• AIM:
In the records below, locate the line containing "What parts and"; output that line and every following line through the last, exactly.

• SOURCE DATA:
+ + + + + + +

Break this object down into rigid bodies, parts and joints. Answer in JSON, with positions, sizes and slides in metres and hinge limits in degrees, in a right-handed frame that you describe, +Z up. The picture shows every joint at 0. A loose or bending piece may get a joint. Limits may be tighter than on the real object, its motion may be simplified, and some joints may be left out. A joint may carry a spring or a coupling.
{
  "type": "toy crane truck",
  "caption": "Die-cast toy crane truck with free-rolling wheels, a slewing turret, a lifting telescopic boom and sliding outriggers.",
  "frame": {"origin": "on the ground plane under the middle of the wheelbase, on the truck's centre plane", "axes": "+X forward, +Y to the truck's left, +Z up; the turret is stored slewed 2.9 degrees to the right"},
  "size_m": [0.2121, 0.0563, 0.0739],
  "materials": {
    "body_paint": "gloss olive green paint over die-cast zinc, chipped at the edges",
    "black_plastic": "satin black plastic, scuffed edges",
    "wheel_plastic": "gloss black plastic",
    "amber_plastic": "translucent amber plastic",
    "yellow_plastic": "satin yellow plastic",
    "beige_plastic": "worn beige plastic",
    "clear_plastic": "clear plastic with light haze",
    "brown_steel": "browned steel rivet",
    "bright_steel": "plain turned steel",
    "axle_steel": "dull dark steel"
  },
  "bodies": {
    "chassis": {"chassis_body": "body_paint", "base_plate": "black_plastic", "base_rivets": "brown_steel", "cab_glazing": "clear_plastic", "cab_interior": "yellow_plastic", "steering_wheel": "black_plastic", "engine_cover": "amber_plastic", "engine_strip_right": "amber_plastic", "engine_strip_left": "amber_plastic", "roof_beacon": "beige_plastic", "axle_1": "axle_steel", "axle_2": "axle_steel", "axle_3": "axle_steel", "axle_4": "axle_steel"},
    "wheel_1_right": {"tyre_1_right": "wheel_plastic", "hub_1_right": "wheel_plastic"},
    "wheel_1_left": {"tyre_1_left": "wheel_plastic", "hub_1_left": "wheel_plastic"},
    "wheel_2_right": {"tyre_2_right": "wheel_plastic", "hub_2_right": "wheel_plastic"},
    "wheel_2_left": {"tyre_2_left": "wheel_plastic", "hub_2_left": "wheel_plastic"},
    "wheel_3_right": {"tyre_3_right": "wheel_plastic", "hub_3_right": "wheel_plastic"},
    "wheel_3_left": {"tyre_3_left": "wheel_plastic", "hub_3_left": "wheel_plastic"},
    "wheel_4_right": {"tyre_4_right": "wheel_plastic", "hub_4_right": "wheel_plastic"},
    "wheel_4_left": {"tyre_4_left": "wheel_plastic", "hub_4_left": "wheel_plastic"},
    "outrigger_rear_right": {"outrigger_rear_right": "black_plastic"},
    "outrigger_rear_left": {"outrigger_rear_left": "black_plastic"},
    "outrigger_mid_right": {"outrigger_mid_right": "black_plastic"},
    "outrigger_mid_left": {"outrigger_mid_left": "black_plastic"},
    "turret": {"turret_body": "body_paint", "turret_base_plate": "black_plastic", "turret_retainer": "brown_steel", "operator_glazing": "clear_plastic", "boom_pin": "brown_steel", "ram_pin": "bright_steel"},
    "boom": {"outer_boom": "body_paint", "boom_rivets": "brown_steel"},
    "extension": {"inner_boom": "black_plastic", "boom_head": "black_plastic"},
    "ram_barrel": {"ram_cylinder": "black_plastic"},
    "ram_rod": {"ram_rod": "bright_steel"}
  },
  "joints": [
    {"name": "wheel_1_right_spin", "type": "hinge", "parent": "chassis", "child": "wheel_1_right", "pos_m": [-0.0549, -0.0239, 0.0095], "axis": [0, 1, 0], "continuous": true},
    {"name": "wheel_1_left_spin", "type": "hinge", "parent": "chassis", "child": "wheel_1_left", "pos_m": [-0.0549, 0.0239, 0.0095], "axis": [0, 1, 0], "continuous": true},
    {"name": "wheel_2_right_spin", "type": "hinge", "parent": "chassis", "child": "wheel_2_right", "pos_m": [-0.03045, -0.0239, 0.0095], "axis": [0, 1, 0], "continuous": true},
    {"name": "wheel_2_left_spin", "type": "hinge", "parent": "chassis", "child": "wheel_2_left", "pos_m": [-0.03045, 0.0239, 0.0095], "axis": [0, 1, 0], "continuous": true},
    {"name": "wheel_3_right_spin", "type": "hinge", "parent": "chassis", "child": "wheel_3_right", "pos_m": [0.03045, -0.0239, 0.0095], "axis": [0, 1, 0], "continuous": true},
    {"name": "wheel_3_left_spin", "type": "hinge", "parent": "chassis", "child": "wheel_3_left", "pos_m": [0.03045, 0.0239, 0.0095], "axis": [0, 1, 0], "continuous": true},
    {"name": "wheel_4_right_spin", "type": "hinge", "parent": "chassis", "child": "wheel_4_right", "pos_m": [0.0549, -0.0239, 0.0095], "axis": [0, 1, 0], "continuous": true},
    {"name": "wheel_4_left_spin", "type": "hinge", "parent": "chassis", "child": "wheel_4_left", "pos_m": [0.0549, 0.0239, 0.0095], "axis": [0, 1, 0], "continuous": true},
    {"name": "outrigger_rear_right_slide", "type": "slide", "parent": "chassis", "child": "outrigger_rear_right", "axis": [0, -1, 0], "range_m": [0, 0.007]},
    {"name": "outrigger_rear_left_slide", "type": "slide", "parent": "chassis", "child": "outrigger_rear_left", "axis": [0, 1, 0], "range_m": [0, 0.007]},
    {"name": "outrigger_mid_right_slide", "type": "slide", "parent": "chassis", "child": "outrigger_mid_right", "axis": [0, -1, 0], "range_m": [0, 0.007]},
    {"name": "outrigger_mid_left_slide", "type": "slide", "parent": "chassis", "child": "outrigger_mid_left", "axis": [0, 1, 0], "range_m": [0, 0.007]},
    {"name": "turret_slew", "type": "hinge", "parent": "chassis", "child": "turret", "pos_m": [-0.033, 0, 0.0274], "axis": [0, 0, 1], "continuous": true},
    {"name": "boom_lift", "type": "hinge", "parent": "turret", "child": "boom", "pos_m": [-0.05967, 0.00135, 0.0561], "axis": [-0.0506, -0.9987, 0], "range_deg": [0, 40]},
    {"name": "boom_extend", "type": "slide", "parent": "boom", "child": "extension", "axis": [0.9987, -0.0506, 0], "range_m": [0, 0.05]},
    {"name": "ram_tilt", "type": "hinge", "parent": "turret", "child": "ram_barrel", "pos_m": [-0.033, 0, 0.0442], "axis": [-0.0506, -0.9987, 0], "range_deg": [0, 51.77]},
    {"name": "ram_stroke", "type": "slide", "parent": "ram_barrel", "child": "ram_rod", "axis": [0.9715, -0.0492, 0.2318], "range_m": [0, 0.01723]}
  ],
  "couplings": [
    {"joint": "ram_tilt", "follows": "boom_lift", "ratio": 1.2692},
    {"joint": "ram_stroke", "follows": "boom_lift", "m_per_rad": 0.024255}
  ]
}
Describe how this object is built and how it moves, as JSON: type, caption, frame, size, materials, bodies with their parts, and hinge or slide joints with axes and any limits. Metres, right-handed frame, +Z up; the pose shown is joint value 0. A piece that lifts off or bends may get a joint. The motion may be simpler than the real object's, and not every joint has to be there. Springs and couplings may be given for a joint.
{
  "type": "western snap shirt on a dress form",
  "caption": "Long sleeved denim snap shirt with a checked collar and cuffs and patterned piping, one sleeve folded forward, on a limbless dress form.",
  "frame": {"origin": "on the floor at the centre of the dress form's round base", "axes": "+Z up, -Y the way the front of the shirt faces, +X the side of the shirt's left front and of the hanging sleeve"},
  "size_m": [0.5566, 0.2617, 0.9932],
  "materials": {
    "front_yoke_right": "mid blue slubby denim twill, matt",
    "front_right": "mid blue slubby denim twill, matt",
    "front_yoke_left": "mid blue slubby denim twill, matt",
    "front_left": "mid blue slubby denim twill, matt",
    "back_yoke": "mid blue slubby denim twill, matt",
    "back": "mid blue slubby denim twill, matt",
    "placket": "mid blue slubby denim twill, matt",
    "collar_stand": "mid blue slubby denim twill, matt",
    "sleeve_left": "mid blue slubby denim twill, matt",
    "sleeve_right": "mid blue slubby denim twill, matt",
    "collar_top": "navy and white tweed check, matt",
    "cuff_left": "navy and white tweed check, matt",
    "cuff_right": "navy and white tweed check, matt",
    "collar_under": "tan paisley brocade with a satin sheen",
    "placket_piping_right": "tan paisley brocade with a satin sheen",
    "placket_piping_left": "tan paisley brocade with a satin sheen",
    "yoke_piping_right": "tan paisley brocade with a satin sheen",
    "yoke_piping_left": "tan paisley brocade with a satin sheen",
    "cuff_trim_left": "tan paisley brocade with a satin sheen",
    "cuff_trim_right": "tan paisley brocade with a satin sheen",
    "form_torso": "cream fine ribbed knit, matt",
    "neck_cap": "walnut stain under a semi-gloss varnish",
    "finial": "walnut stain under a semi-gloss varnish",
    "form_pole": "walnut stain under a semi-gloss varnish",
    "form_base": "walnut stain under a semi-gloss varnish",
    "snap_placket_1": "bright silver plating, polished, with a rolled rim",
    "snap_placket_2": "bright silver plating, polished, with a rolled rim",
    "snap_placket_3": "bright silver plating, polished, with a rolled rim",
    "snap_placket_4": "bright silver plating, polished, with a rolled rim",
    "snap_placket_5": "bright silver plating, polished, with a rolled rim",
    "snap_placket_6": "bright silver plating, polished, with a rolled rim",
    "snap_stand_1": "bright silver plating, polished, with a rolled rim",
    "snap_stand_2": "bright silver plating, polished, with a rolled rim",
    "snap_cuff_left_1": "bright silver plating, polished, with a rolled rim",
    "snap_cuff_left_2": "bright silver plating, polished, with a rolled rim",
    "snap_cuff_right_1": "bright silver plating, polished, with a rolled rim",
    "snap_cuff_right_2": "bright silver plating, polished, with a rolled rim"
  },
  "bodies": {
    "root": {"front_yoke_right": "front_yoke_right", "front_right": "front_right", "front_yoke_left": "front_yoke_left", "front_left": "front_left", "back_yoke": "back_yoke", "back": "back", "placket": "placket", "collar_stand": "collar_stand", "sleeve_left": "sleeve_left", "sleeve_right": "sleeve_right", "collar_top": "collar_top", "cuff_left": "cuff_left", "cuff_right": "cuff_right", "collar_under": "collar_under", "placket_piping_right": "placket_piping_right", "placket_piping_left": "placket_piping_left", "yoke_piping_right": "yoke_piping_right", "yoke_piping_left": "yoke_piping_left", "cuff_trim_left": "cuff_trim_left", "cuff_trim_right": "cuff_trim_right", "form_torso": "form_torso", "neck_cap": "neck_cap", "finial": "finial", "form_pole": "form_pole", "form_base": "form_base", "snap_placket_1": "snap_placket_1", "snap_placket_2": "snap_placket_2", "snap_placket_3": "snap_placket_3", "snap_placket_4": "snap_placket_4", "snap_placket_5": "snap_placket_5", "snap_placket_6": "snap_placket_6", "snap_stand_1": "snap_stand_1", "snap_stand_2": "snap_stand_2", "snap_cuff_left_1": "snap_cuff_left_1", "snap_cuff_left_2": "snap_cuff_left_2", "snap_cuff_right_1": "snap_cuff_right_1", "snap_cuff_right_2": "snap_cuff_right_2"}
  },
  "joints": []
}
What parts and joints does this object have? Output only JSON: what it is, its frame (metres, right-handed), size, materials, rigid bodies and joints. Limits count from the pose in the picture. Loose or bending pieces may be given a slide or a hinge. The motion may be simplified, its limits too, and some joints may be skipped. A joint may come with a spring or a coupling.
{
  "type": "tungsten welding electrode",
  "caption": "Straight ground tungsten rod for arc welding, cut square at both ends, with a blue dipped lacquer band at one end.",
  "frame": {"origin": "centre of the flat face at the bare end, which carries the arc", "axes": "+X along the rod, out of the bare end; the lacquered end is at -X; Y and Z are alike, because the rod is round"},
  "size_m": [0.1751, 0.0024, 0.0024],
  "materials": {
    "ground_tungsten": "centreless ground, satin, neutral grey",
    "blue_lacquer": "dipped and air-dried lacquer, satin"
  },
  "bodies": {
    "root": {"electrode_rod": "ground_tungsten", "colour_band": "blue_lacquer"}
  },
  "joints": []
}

+ + + + + + +

• SOLUTION FOR THIS PROBLEM:
What parts and joints does this object have? Output only JSON: what it is, its frame (metres, right-handed), size, materials, rigid bodies and joints. Limits count from the pose in the picture. Loose or bending pieces may be given a slide or a hinge. The motion may be simplified, its limits too, and some joints may be skipped. A joint may come with a spring or a coupling.
{
  "type": "tungsten welding electrode",
  "caption": "Straight ground tungsten rod for arc welding, cut square at both ends, with a blue dipped lacquer band at one end.",
  "frame": {"origin": "centre of the flat face at the bare end, which carries the arc", "axes": "+X along the rod, out of the bare end; the lacquered end is at -X; Y and Z are alike, because the rod is round"},
  "size_m": [0.1751, 0.0024, 0.0024],
  "materials": {
    "ground_tungsten": "centreless ground, satin, neutral grey",
    "blue_lacquer": "dipped and air-dried lacquer, satin"
  },
  "bodies": {
    "root": {"electrode_rod": "ground_tungsten", "colour_band": "blue_lacquer"}
  },
  "joints": []
}